Scripts that build objects:
+===+

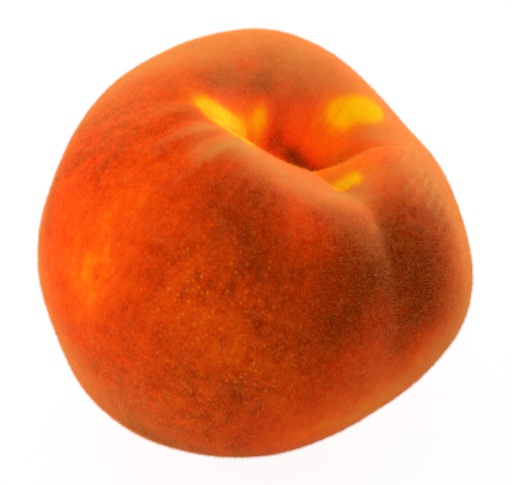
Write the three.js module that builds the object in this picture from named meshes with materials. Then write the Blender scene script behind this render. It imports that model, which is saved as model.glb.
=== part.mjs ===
// A ripe peach lying on the flat spot it settles on. Millimetres and degrees, +Z up.
// The origin is the middle of the flat spot. One solid carries everything: the two cheeks, the
// stem cavity with the scar of the stalk, the suture down one side and the blossom point.
//
// The fruit has its own axes: "stalk" runs from the blossom point out through the cavity, "front"
// is the side the suture runs down and "flank" is square to both. Headings on the ground are
// counted from +X towards +Y.

import * as THREE from "three";

// body, before anything is cut or raised
const GIRTH_R = 38.8; // half the width across the stalk axis
const CROWN_H = 33.4; // middle of the fruit to the top, as if there were no cavity
const BASE_H = 38.7; // middle of the fruit to the blossom end

// how the fruit lies
const STALK_LEAN = 20; // stalk axis off the vertical
const STALK_HEADING = -10; // the way it leans
const SUTURE_HEADING = -48; // the side the suture faces
const MIDDLE_ABOVE_GROUND = 37.8; // presses the lowest 0.8 mm of the skin into the flat spot
const FOOT_Y = 0.8; // the flat spot lies this far to one side of the middle of the fruit
const REST_SOFTNESS = 0.5; // height over which the skin rolls into the flat spot

// stem cavity: an oval funnel whose bottom is rounded off at the stalk scar
const CAVITY = { depth: 22.6, long: 13.2, short: 9, turn: 72, front: -1.9, flank: 3.1 };
const CAVITY_FLOOR = { depth: 20, blend: 1.2 };
const SCAR = { ringR: 2.4, ringW: 0.8, ringH: 0.45, pitR: 1.5, pit: 0.5 };

// where the suture breaks through the rim of the cavity: a broad notch with a narrow cleft in it,
// which the lip of the big cheek overhangs a little
const NOTCH = { depth: 3.7, at: 13.1, long: 5, wide: 6.1 };
const CLEFT = { depth: 1.3, long: 4.2, short: 1.5, turn: 18, front: 9.9, flank: -0.9 };

// rises and falls of the crown: bearing from the suture, distance from the stalk axis
const CROWN_LUMPS = [
  { bearing: 43, out: 15, spread: 8, lift: 1.9 }, // lip of the small cheek
  { bearing: -37, out: 13.7, spread: 10, lift: -4.1 }, // lip of the big cheek, worn low
  { bearing: 88, out: 19.3, spread: 7, lift: -1.3 }, // saddle at the end of the oval
  { bearing: -113, out: 17, spread: 4.5, lift: -1 }, // groove that runs out across the big cheek
];

// suture: a soft valley, a finer crease in its top part, and the small cheek set lower than the big one
const VALLEY = { top: 1.6, low: 1, wideTop: 5, wideLow: 10 };
const CREASE = { depth: 0.35, wide: 1.6 };
const STEP = { drop: 0.8, wide: 14 };

// puckers that fan out of the cavity across the big cheek: how many would go right round, and
// the patch that has them
const PUCKERS = { height: 0.3, folds: 22, turn: 7, bearing: -105, span: 24, out: 23, spread: 6 };

// blossom end: a shallow dimple with a dry point in it
const DIMPLE = { depth: 1.0, r: 5 };
const POINT = { height: 0.6, r: 1.4 };

// broad swellings and flats of the whole body: heading, height angle, spread angle, lift
const SWELLS = [
  { heading: 77, rise: 51, spread: 28, lift: 3.2 }, // full far shoulder
  { heading: 24, rise: 50, spread: 14, lift: 0.4 }, // its end above the saddle
  { heading: 28, rise: 30, spread: 11, lift: -0.7 }, // and the slight flat below that
  { heading: 167, rise: 18, spread: 22, lift: -1.9 }, // flatter side of the big cheek
  { heading: -166, rise: -19, spread: 13, lift: -0.6 }, // and the slight flat under it
  { heading: -144, rise: -40, spread: 22, lift: 1.5 }, // heavy foot of the big cheek
  { heading: -38, rise: -41, spread: 15, lift: -0.85 }, // hollow where the suture runs under
  { heading: -10, rise: -12, spread: 20, lift: 2.15 }, // round of the small cheek
];

// fineness of the surface
const RINGS = 54; // from the stalk to the blossom point
const RING_GATHER = 0.09; // draws the rings towards both ends
const MERIDIANS = 88; // around the stalk axis
const MERIDIAN_GATHER = 0.35; // draws the meridians towards the suture

const SKIN_COLOUR = 0xd9480f;
const SKIN_ROUGHNESS = 0.75;

const rad = THREE.MathUtils.degToRad;
const bell = (x, spread) => Math.exp(-((x / spread) ** 2));
const ease = THREE.MathUtils.smoothstep;

/** Unit vector from a heading on the ground and an angle above it. */
function pointing(heading, rise) {
  const level = Math.cos(rad(rise));
  const x = level * Math.cos(rad(heading));
  const y = level * Math.sin(rad(heading));
  return new THREE.Vector3(x, y, Math.sin(rad(rise)));
}

const stalk = pointing(STALK_HEADING, 90 - STALK_LEAN);
const front = pointing(SUTURE_HEADING, 0).projectOnPlane(stalk).normalize();
const flank = new THREE.Vector3().crossVectors(stalk, front);
const swellDirections = SWELLS.map((swell) => pointing(swell.heading, swell.rise));

/** 1 in the middle of an oval that lies across the crown, falling to 0 outside it. */
function inOval(x, y, oval) {
  const turn = rad(oval.turn);
  const dx = x - oval.front;
  const dy = y - oval.flank;
  const along = dx * Math.cos(turn) + dy * Math.sin(turn);
  const across = dy * Math.cos(turn) - dx * Math.sin(turn);
  return bell(along, oval.long) * bell(across, oval.short);
}

/** How far the cavity lies below the crown: the funnel, eased into its floor, and the scar. */
function cavityDrop(x, y, inside) {
  const soft = CAVITY_FLOOR.blend;
  const floor = Math.exp(-CAVITY_FLOOR.depth / soft);
  const drop = soft * (Math.log(1 + floor) - Math.log(Math.exp((-CAVITY.depth * inside) / soft) + floor));
  const fromScar = Math.hypot(x - CAVITY.front, y - CAVITY.flank);
  const ring = SCAR.ringH * bell(fromScar - SCAR.ringR, SCAR.ringW);
  return drop - ring + SCAR.pit * bell(fromScar, SCAR.pitR);
}

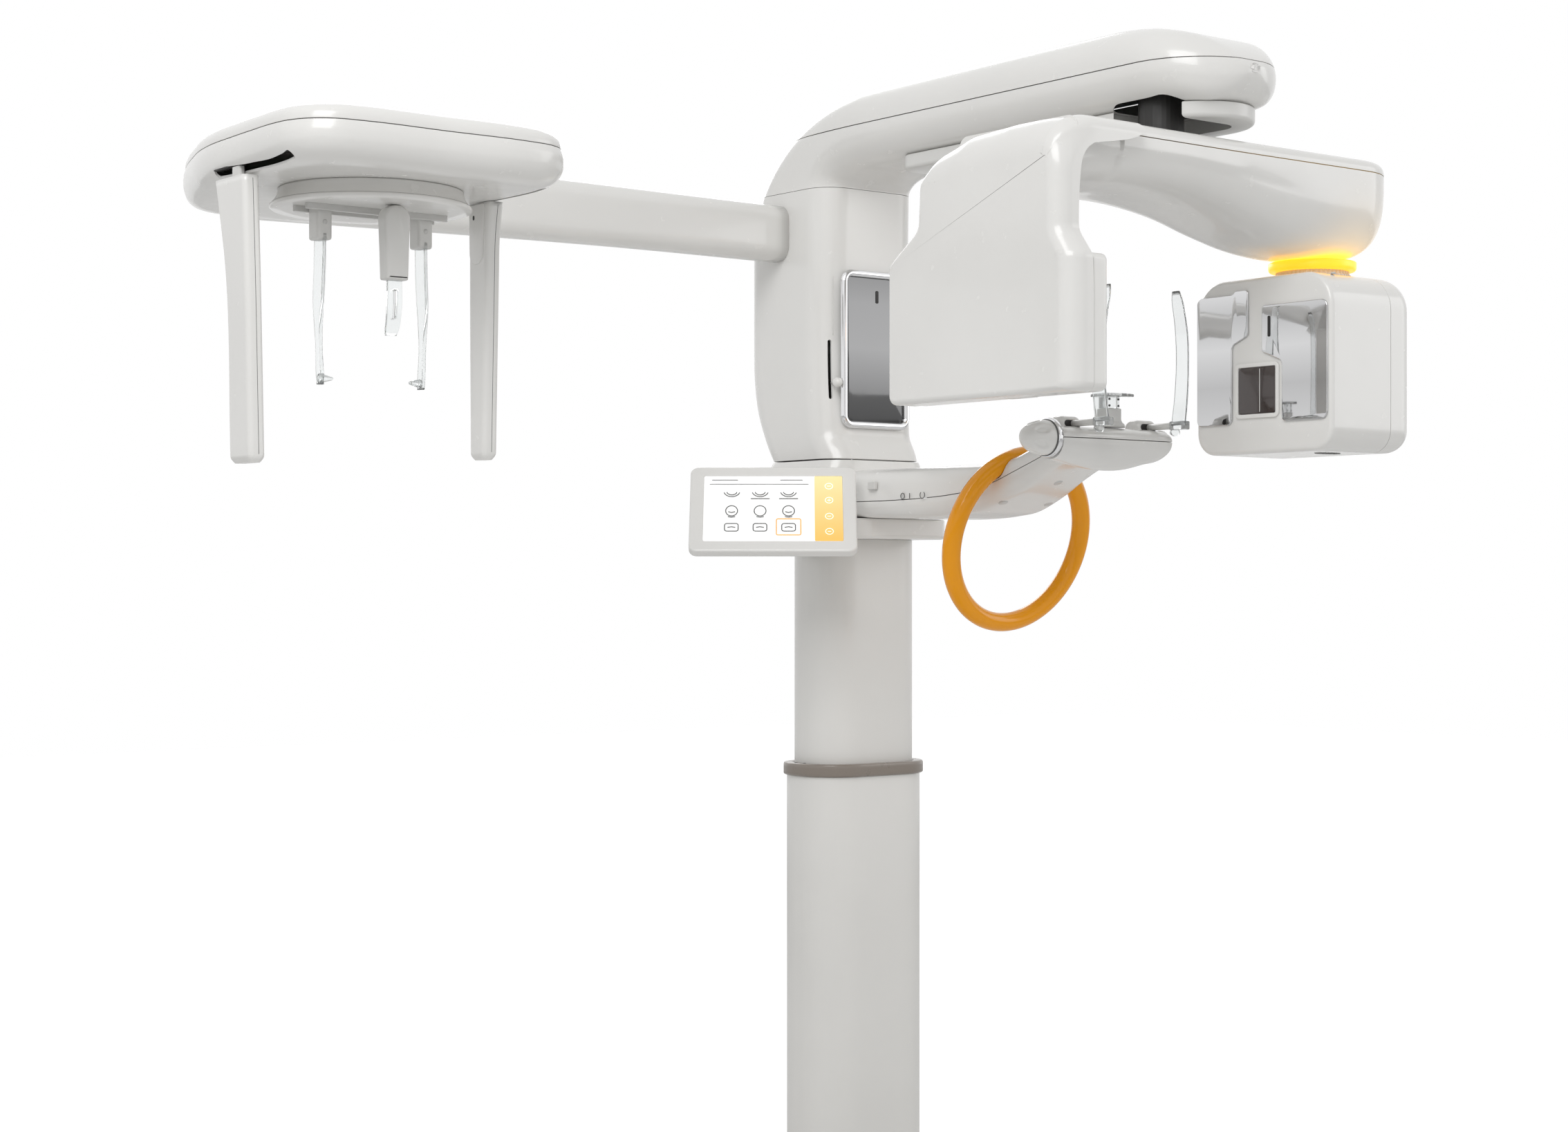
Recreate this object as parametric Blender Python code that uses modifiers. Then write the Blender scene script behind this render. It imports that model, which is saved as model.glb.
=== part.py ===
"""Panoramic X-ray machine with a cephalometric arm, modelled as an assembly. Metres, +Z up.

The origin is on the floor under the lifting column. The patient stands on the -Y side, the
cephalometric arm reaches to -X, and the gantry beam lies along X with its tube head at +X.
"""
import math

import bmesh
import bpy
from mathutils import Matrix, Vector

GAP = 0.0003
WALL = 0.003

# Floor stand and telescopic column
BASE_X = (-0.62, 0.40)
BASE_Y = (-0.78, 0.26)
BASE_THICK = 0.012
BASE_CORNER = 0.06
COLUMN_HALF = (0.125, 0.080)
COLUMN_CORNER = 0.070
COLUMN_WALL = 0.004
COLUMN_TOP = 0.8665
RING_TOP = 0.889
RING_LIP = 0.006
INNER_HALF = (0.112, 0.068)
INNER_CORNER = 0.060
INNER_BOTTOM = 0.42
COVER_TOP = 0.055
ACTUATOR_TOP = 0.80
ACTUATOR_RADIUS = 0.026
ROD_RADIUS = 0.018

# Lift carriage
COLLAR_Z = (1.283, 1.318)
BLOCK_TOP = 1.421
CARRIAGE_TOP = 1.900
CARRIAGE_HALF_X = 0.110
CARRIAGE_FRONT = -0.055
MIRROR_HALF = 0.078
MIRROR_Z = (1.478, 1.757)
FRAME_WIDTH = 0.007

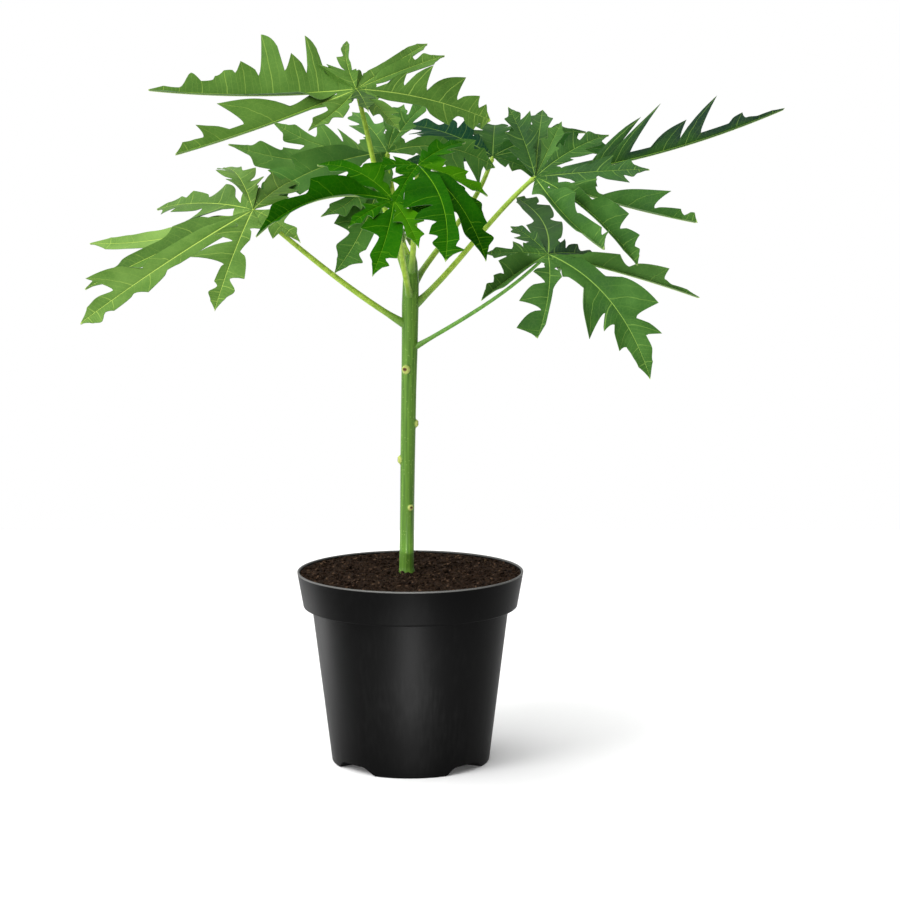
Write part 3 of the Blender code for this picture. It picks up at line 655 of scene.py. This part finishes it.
def blade_material(name, greens, rough, vein_height, gloss):
    """Leaf tissue with its veins: they follow the uv map, whose u counts leaflets along the midrib."""
    dark, usual, pale, vein = greens
    tissue = new_material(name)
    place = add_node(tissue, "TexCoord", {}).outputs["Object"]
    # Blotches of about 25 mm
    blotch = add_node(tissue, "TexNoise", {"Vector": place, "Scale": 40.0, "Detail": 3.0})
    # The lobe's tone mark is partly its own green and partly painted light and shade for how lit it is
    tone = add_node(tissue, "Attribute", {}, attribute_name="tone").outputs["Fac"]
    shade = add_node(tissue, "Math", {0: blotch, 1: 1.2, 2: -0.60}, operation="MULTIPLY_ADD")
    shade = add_node(tissue, "Math", {0: shade, 1: tone}, operation="ADD")
    green = usual
    for end, colour in ((0.8, pale), (-0.8, dark)):
        share = add_node(tissue, "MapRange", {"Value": shade, "From Min": 0.0, "From Max": end})
        green = add_node(tissue, "Mix", {"Factor": share, "A": green, "B": colour}, data_type="RGBA")
    # Side veins, one up the middle of each leaflet, waver a little, with finer ones between them
    chart = add_node(tissue, "UVMap", {}, uv_map="veins")
    wobble = add_node(tissue, "TexNoise", {"Vector": place, "Scale": 90.0, "Detail": 2.0})
    ruler = add_node(tissue, "SeparateXYZ", {"Vector": chart})
    shift = add_node(tissue, "Math", {0: wobble, 1: 0.10, 2: -0.05}, operation="MULTIPLY_ADD")
    count = add_node(tissue, "Math", {0: ruler, 1: shift}, operation="ADD")
    main = add_node(tissue, "Math", {0: count, 1: 0.5}, operation="PINGPONG")
    # The second map gives leaflets to a metre of midrib, which turns counts into widths: side veins
    # are 1.6 mm wide at the midrib and 0.8 mm at the edge, and the fine ones 0.7 mm
    pace = add_node(tissue, "UVMap", {}, uv_map="pace")
    pace = add_node(tissue, "SeparateXYZ", {"Vector": pace})
    near = add_node(tissue, "Math", {0: 0.5, 1: main}, operation="SUBTRACT")
    near = add_node(tissue, "Math", {0: near, 1: pace}, operation="DIVIDE")
    taper = add_node(tissue, "MapRange", {"Value": ruler.outputs["Y"], "To Min": 0.0008, "To Max": 0.0004})
    near = add_node(tissue, "Math", {0: near, 1: taper}, operation="DIVIDE")
    fine = add_node(tissue, "Math", {0: count, 1: 0.125}, operation="PINGPONG")
    fine = add_node(tissue, "Math", {0: fine, 1: pace}, operation="DIVIDE")
    # The net of the finest veins, with meshes of about 4 mm
    net = add_node(tissue, "TexVoronoi", {"Vector": place, "Scale": 250.0}, feature="DISTANCE_TO_EDGE")
    rib = add_node(tissue, "Attribute", {}, attribute_name="rib").outputs["Fac"]
    # Each kind of vein: how far off it is, from where to where it fades, and how clear it is there
    veins = None
    for reach, inner, outer, clear, faint in (
            (near, 0.2, 1.0, 0.42, 0.0), (fine, 0.0, 0.00035, 0.16, 0.0), (net, 0.0, 0.10, 0.05, 0.0),
            (rib, 0.15, 0.6, 0.0, 1.0)):
        kind = add_node(tissue, "MapRange", {
            "Value": reach, "From Min": inner, "From Max": outer, "To Min": clear, "To Max": faint},
            interpolation_type="SMOOTHSTEP")
        if veins is not None:
            kind = add_node(tissue, "Math", {0: veins, 1: kind}, operation="MAXIMUM")
        veins = kind
    tint = add_node(tissue, "Mix", {"Factor": veins, "A": green, "B": vein}, data_type="RGBA")
    relief = add_node(tissue, "Math", {0: veins, 1: vein_height}, operation="MULTIPLY")
    bump = add_node(tissue, "Bump", {"Height": relief, "Strength": 0.8, "Distance": 0.0008})
    finish_material(tissue, {"Roughness": rough, "IOR": 1.43, "Specular IOR Level": gloss,
                             "Base Color": tint, "Normal": bump})
    return tissue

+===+

__Set task__. Quote, with nothing altered, all lines from the start of the entries to the line that carries "1.5, pit: 0.5", inclusive.

__Result of the exercise__.
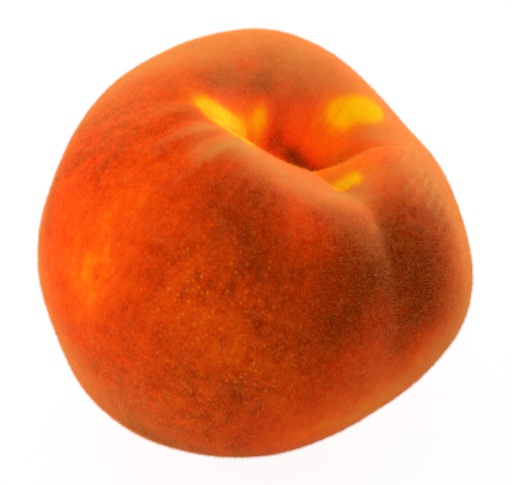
Write the three.js module that builds the object in this picture from named meshes with materials. Then write the Blender scene script behind this render. It imports that model, which is saved as model.glb.
=== part.mjs ===
// A ripe peach lying on the flat spot it settles on. Millimetres and degrees, +Z up.
// The origin is the middle of the flat spot. One solid carries everything: the two cheeks, the
// stem cavity with the scar of the stalk, the suture down one side and the blossom point.
//
// The fruit has its own axes: "stalk" runs from the blossom point out through the cavity, "front"
// is the side the suture runs down and "flank" is square to both. Headings on the ground are
// counted from +X towards +Y.

import * as THREE from "three";

// body, before anything is cut or raised
const GIRTH_R = 38.8; // half the width across the stalk axis
const CROWN_H = 33.4; // middle of the fruit to the top, as if there were no cavity
const BASE_H = 38.7; // middle of the fruit to the blossom end

// how the fruit lies
const STALK_LEAN = 20; // stalk axis off the vertical
const STALK_HEADING = -10; // the way it leans
const SUTURE_HEADING = -48; // the side the suture faces
const MIDDLE_ABOVE_GROUND = 37.8; // presses the lowest 0.8 mm of the skin into the flat spot
const FOOT_Y = 0.8; // the flat spot lies this far to one side of the middle of the fruit
const REST_SOFTNESS = 0.5; // height over which the skin rolls into the flat spot

// stem cavity: an oval funnel whose bottom is rounded off at the stalk scar
const CAVITY = { depth: 22.6, long: 13.2, short: 9, turn: 72, front: -1.9, flank: 3.1 };
const CAVITY_FLOOR = { depth: 20, blend: 1.2 };
const SCAR = { ringR: 2.4, ringW: 0.8, ringH: 0.45, pitR: 1.5, pit: 0.5 };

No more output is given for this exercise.